You can improve the resolution by tailoring the antenna elements and spacing to the frequency in question. Use the antenna array calculator to determine the largest array spacing you can use for that frequency (not to exceed 0.5 wavelength spacing on the target freq, I normally shoot for just under that) and the resolution gets as good as it is going to be. I often get well under 10 degrees, and sometimes down around 6 or 7 deg repeatable resolution.

When shooting for a signal you may not be able to get close to, don't drive directly towards the signal, but off to the side of the signal. And get free of anything around you to reduce multipath issues.

When working with a crowded frequency try setting the VFO B filter bandwidth very tight, and set the squelch level higher as you get near a target. If you can get one signal noticeably stronger than the others, for example getting closer to that source or putting terrain / obstructions between you and the other sources, than you can more easily break it out from the others.

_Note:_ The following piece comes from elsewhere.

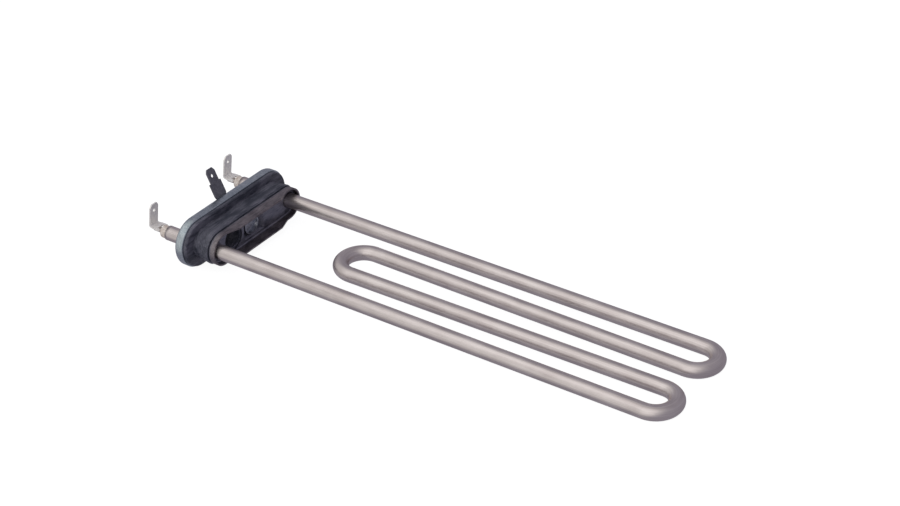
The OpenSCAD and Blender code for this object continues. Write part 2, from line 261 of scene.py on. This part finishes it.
def half_path():
    """Left half of the centre line, from the tube's left end to the middle of the near bend."""
    splay = splay_angle()
    gap = FAR_BEND_X - NEAR_BEND_X
    inner_run = (gap - (FAR_BEND_R + NEAR_BEND_R) * math.sin(splay)) / math.cos(splay)
    start = Vector((TAIL_X, -RUN_Y))
    far = Vector((FAR_BEND_X, FAR_BEND_R - RUN_Y))
    near = Vector((NEAR_BEND_X, 0))
    leave = far + unit(math.pi / 2 + splay) * FAR_BEND_R
    quarter = math.pi / 2
    return (
        [(start, 0.0, 0.0)]
        + straight_steps(start, 0.0, FAR_BEND_X - TAIL_X, OUTER_RUN_STEPS, False, True)
        + bend_steps(far, FAR_BEND_R, -quarter, math.pi + splay, FAR_BEND_STEPS)
        + straight_steps(leave, math.pi + splay, inner_run, INNER_RUN_STEPS, True, True)
        + bend_steps(near, NEAR_BEND_R, splay - quarter, -(quarter + splay), NEAR_BEND_STEPS)
    )


def ring_corners(point, heading, share):
    side = unit(heading + math.pi / 2)
    wide = TUBE_R + BEND_WIDER * share
    high = TUBE_R - BEND_FLATTER * share
    corners = []
    for k in range(AROUND):
        angle = 2 * math.pi * k / AROUND
        corners.append((*(point + side * wide * math.cos(angle)), high * math.sin(angle)))
    return corners


def close_end(y, end, verts, faces, uvs):
    """The open end turns in to the sheath's inside."""
    base = len(verts)
    turn = 1 if end == 0 else -1
    inner_r = TUBE_R - SHEATH_WALL
    for x in (TAIL_X, TAIL_X + END_DEPTH):
        for k in range(AROUND):
            angle = 2 * math.pi * k / AROUND
            verts.append((x, y + turn * inner_r * math.cos(angle), inner_r * math.sin(angle)))
    for k in range(AROUND):
        n = (k + 1) % AROUND
        edge = (end * AROUND + k, base + k, base + n, end * AROUND + n)
        wall = (base + k, base + AROUND + k, base + AROUND + n, base + n)
        for face in (edge, wall):
            faces.append(face)
            uvs += [(0, 0), (END_UV, 0), (END_UV, END_UV), (0, END_UV)]


def build_tube(material):
    rings = half_path()
    for point, heading, share in reversed(rings[:-1]):
        rings.append((Vector((point.x, -point.y)), math.pi - heading, share))
    verts, faces, uvs = [], [], []
    lengths = [0.0]
    for before, after in zip(rings, rings[1:]):
        lengths.append(lengths[-1] + (after[0] - before[0]).length)
    for ring in rings:
        verts += ring_corners(*ring)
    for i in range(len(rings) - 1):
        near, far = lengths[i], lengths[i + 1]
        for k in range(AROUND):
            n = (k + 1) % AROUND
            low, high = UV_GIRTH * k / AROUND, UV_GIRTH * (k + 1) / AROUND
            first, second = i * AROUND, (i + 1) * AROUND
            faces.append((first + k, second + k, second + n, first + n))
            uvs += [(near, low), (far, low), (far, high), (near, high)]
    close_end(-RUN_Y, 0, verts, faces, uvs)
    close_end(RUN_Y, len(rings) - 1, verts, faces, uvs)
    mesh = bpy.data.meshes.new("tube_skin")
    mesh.from_pydata(verts, [], faces)
    mesh.validate()
    layer = mesh.uv_layers.new(name="UVMap")
    for i, uv in enumerate(uvs):
        layer.data[i].uv = uv
    mesh.polygons.foreach_set("use_smooth", [True] * len(mesh.polygons))
    mesh.materials.append(material)
    tube = bpy.data.objects.new("tube_skin", mesh)
    bpy.context.collection.objects.link(tube)
    shape = bmesh.new()
    shape.from_mesh(mesh)
    bmesh.ops.recalc_face_normals(shape, faces=shape.faces)
    shape.to_mesh(mesh)
    shape.free()
    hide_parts("heating_tube")
    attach(tube, "root")
    return tube


def dress(node, material):
    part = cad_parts[node]
    part.data.materials.clear()
    part.data.materials.append(material)


build_tube(sheath_steel())
zinc = plain_metal("zinc_plate", (0.33, 0.385, 0.425), (0.52, 0.575, 0.61), 0.27)
cup = cup_steel()
nickel = plain_metal("terminal_nickel", (0.90, 0.87, 0.83), (0.99, 0.97, 0.94), 0.42)
nickel.node_tree.nodes["Principled BSDF"].inputs["Metallic"].default_value = 0.3
fastener = plain_metal("stud_zinc", (0.25, 0.27, 0.32), (0.5, 0.52, 0.57), 0.28)
# painted shade: the earth tab's steel gets a dark colour that stands in for the shade it stands in
earth = plain_metal("earth_steel", (0.11, 0.11, 0.135), (0.18, 0.18, 0.21), 0.45)
earth.node_tree.nodes["Principled BSDF"].inputs["Metallic"].default_value = 0.5
pin = plain_metal("pin_steel", (0.5, 0.46, 0.42), (0.62, 0.58, 0.54), 0.32)
coil = plain_metal("coil_wire", (0.25, 0.22, 0.2), (0.35, 0.31, 0.28), 0.5)
bead = bead_ceramic("bead_ceramic", (0.58, 0.49, 0.43), (0.86, 0.79, 0.73))
resin = bead_ceramic("seal_resin", (0.5, 0.42, 0.33), (0.62, 0.54, 0.44))
magnesia = bead_ceramic("magnesia", (0.7, 0.69, 0.65), (0.8, 0.79, 0.75))
rubber = gasket_rubber()
LOOKS = {
    "insulation_core": magnesia, "resistance_coil": coil,
    "cold_pin_left": pin, "cold_pin_right": pin,
    "end_seal_left": resin, "end_seal_right": resin,
    "insulator_bead_left": bead, "insulator_bead_right": bead,
    "terminal_left": nickel, "terminal_right": nickel,
    "outer_plate": zinc, "gasket": rubber, "inner_plate": cup,
    "clamp_stud": fastener, "earth_tab": earth, "lock_washer": fastener, "clamp_nut": fastener,
}
for node, material in LOOKS.items():
    dress(node, material)


# The camera at the photograph's place
def camera_axes():
    azimuth, elevation, roll = (math.radians(a) for a in (CAMERA_AZIMUTH, CAMERA_ELEVATION, CAMERA_ROLL))
    back = Vector((
        math.sin(azimuth) * math.cos(elevation),
        -math.cos(azimuth) * math.cos(elevation),
        math.sin(elevation),
    ))
    right = Vector((math.cos(azimuth), math.sin(azimuth), 0))
    up = back.cross(right)
    return (
        right * math.cos(roll) + up * math.sin(roll),
        up * math.cos(roll) - right * math.sin(roll),
        back,
    )


right, up, back = camera_axes()
lens = bpy.data.cameras.new("photo_camera")
lens.lens = CAMERA_LENS
lens.sensor_width = SENSOR_WIDTH
camera = bpy.data.objects.new("photo_camera", lens)
camera.matrix_world = Matrix.Translation(CAMERA_AT) @ Matrix((right, up, back)).transposed().to_4x4()
bpy.context.collection.objects.link(camera)
bpy.context.scene.camera = camera


# The floor touches the flange's lowest edge and the far bends
low_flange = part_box("outer_plate")[0][2]
low_tube = -TUBE_R
flange_x = -0.0015
floor_tilt = math.atan2(low_tube - low_flange, FAR_BEND_X - flange_x)
floor_size = 30
floor_mesh = bpy.data.meshes.new("floor")
half = floor_size / 2
floor_mesh.from_pydata(
    [(-half, -half, 0), (half, -half, 0), (half, half, 0), (-half, half, 0)], [], [(0, 1, 2, 3)])
floor = bpy.data.objects.new("floor", floor_mesh)
floor.location = (flange_x, 0, low_flange - 0.00005)
floor.rotation_euler = (0, -floor_tilt, 0)
bpy.context.collection.objects.link(floor)
paper, paper_tree, paper_shader = new_material("pale_floor")
paper_shader.inputs["Base Color"].default_value = (0.2, 0.2, 0.2, 1)
paper_shader.inputs["Roughness"].default_value = 0.9
paper_shader.inputs["Emission Color"].default_value = (1, 1, 1, 1)
paper_shader.inputs["Emission Strength"].default_value = 0.93
floor_mesh.materials.append(paper)
floor.visible_glossy = False
floor.visible_diffuse = False


def soft_light(name, place, target, size, watts, color=(1, 1, 1)):
    light = bpy.data.lights.new(name, "AREA")
    light.shape = "RECTANGLE"
    light.size, light.size_y = size
    light.energy = watts
    light.color = color
    lamp = bpy.data.objects.new(name, light)
    lamp.location = place
    lamp.rotation_euler = (Vector(target) - Vector(place)).to_track_quat("-Z", "Y").to_euler()
    bpy.context.collection.objects.link(lamp)
    return lamp


middle = (0.13, 0, 0)
soft_light("soft_top", (0.0, -0.6, 1.2), middle, (1.6, 1.2), 3.0)
soft_light("soft_front", (0.3, -1.4, 0.5), middle, (1.4, 0.9), 1.6)

# White tent that is bright above and in front, on the left, and dim behind and below
TENT_MIDDLE = (-0.42, -0.69, 0.59)
TENT_EDGE = (0.28, 0.58)
TENT_DIM = 0.34
TENT_BRIGHT = 0.73
world = bpy.data.worlds.new("studio")
world.use_nodes = True
tent = world.node_tree
way = tent.nodes.new("ShaderNodeTexCoord")
facing = tent.nodes.new("ShaderNodeVectorMath")
facing.operation = "DOT_PRODUCT"
facing.inputs[1].default_value = TENT_MIDDLE
tent.links.new(way.outputs["Generated"], facing.inputs[0])
share = spread(tent, facing.outputs["Value"], *TENT_EDGE)
tent_color = mix_colors(
    tent, share,
    (TENT_DIM * 0.95, TENT_DIM * 0.91, TENT_DIM * 1.06),
    (TENT_BRIGHT, TENT_BRIGHT * 0.99, TENT_BRIGHT * 0.98))
tent.links.new(tent_color, tent.nodes["Background"].inputs["Color"])
bpy.context.scene.world = world
bpy.context.scene.view_settings.view_transform = "Standard"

DF is what it is, and there are variables and issues with it, no matter what system you use. The Kraken is not perfect, but does very well for its price point. But if you really want accuracy you need more complex, and expensive, systems. For example, maybe a distributed system that uses TDOA or something like that.

T!
 

gldavis

KE7MQF
Premium Subscriber
Joined
Oct 17, 2002
Messages
1,349
Location
Bountiful, UT
6~7 degrees ambiguity is still a large area, when listening 35+ clicks away. I have been moving parallel to the xmitter, when possible. The freq spectrum isn't to crowded, but I will try the filter tip. I have been trying different squelch/gain settings, to focus on the signal of interest.
RDF is a peculiar animal. It requires some knowledge and experimenting. In most cases, the KrakenSDR is a good method/system (and affordable), but as with another system, there are strong points and weak points. I just need to use it to learn what and how.
-side not, I am waiting on the cables for the Arrow Antenna and will see how that works.